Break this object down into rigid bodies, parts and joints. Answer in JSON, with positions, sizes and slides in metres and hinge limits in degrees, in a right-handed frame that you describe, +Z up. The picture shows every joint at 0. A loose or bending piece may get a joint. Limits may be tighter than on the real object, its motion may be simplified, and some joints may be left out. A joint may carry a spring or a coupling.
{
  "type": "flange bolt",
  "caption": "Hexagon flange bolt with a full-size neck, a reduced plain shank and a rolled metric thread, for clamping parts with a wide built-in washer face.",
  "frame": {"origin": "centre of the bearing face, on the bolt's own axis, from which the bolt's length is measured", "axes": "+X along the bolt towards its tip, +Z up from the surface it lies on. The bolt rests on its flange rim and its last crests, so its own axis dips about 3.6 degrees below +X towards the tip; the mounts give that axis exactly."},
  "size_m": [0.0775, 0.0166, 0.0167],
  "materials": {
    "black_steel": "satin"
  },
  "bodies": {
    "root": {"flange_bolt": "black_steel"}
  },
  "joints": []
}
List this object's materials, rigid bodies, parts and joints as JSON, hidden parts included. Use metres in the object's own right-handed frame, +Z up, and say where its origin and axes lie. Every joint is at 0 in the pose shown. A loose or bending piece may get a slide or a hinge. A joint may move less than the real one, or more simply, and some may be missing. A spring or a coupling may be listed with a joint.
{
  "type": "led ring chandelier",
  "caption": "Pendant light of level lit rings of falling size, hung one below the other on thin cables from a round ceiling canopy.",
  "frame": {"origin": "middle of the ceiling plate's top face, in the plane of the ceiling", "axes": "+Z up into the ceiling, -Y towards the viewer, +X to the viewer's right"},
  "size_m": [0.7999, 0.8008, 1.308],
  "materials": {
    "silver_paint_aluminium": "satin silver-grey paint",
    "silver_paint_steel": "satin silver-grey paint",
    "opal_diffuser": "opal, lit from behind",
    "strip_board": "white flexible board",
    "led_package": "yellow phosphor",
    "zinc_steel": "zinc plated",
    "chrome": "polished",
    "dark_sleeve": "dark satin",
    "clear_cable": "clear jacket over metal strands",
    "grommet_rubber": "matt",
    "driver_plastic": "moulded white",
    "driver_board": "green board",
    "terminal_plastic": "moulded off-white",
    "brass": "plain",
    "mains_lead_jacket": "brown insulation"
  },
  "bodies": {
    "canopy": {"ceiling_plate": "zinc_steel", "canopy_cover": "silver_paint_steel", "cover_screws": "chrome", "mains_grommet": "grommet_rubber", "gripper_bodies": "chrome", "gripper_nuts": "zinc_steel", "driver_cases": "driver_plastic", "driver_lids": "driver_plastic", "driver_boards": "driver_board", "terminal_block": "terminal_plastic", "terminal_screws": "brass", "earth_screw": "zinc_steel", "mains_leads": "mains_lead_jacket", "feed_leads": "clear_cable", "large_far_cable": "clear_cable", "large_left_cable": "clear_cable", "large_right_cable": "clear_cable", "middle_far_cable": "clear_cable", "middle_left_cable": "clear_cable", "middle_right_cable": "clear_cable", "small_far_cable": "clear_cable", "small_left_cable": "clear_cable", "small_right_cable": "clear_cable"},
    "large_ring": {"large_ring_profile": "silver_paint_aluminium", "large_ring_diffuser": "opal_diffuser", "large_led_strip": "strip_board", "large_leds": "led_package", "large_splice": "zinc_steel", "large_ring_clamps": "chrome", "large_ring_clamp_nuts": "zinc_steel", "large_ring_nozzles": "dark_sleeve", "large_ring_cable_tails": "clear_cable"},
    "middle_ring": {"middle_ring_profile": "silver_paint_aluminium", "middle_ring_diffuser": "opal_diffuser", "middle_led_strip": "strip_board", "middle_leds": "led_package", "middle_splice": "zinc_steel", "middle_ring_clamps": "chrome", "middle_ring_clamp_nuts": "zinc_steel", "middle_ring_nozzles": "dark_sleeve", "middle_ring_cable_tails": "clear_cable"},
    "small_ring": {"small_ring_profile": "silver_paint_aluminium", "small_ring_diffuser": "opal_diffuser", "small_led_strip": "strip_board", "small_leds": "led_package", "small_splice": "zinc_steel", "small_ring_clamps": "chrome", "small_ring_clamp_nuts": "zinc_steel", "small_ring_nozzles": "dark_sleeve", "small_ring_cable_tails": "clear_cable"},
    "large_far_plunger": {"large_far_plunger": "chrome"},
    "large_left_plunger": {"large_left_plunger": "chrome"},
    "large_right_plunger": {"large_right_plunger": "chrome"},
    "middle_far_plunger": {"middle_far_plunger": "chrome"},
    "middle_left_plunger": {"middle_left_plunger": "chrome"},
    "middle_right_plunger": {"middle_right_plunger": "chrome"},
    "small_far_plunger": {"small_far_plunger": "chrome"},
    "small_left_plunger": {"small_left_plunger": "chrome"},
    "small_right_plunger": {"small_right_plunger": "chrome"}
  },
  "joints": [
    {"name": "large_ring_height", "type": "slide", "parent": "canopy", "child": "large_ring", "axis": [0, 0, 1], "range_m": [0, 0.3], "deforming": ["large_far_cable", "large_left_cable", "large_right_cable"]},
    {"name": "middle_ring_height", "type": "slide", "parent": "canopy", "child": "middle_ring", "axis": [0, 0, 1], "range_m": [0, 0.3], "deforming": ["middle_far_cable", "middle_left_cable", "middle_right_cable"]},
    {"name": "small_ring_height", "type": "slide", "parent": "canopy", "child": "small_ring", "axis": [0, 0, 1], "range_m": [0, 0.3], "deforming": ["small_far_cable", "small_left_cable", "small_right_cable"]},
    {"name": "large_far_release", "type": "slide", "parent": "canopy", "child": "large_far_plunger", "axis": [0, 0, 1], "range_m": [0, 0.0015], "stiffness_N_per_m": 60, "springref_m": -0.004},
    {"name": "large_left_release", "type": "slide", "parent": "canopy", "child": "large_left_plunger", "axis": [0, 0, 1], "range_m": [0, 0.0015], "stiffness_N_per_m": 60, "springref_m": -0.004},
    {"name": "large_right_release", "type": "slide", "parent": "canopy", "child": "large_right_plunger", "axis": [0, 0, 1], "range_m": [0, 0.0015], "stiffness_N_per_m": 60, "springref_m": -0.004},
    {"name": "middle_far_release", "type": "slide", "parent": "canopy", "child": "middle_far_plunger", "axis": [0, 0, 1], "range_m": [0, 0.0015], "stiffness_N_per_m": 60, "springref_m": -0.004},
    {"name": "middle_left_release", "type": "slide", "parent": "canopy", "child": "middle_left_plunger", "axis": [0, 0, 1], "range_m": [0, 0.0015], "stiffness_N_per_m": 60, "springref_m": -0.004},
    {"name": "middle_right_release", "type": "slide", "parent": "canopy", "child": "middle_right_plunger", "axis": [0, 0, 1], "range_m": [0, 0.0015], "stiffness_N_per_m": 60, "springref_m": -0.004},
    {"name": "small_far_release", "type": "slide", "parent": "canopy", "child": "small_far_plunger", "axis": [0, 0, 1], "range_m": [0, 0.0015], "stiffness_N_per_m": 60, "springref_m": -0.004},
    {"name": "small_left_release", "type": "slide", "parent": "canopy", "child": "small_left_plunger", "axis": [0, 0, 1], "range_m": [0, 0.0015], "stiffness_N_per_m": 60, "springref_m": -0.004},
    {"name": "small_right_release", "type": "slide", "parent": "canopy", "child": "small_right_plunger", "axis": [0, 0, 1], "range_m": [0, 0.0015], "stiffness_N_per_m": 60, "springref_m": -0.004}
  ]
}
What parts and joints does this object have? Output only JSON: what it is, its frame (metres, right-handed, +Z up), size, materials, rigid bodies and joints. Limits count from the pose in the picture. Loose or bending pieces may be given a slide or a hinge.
────────
▸ Exercise instructions
From the entries above, pull out each line that includes "materials".

▸ Expected answer
  "materials": {
List this object's materials, rigid bodies, parts and joints as JSON, hidden parts included. Use metres in the object's own right-handed frame, +Z up, and say where its origin and axes lie. Every joint is at 0 in the pose shown. A loose or bending piece may get a slide or a hinge. A joint may move less than the real one, or more simply, and some may be missing. A spring or a coupling may be listed with a joint.
  "materials": {
What parts and joints does this object have? Output only JSON: what it is, its frame (metres, right-handed, +Z up), size, materials, rigid bodies and joints. Limits count from the pose in the picture. Loose or bending pieces may be given a slide or a hinge.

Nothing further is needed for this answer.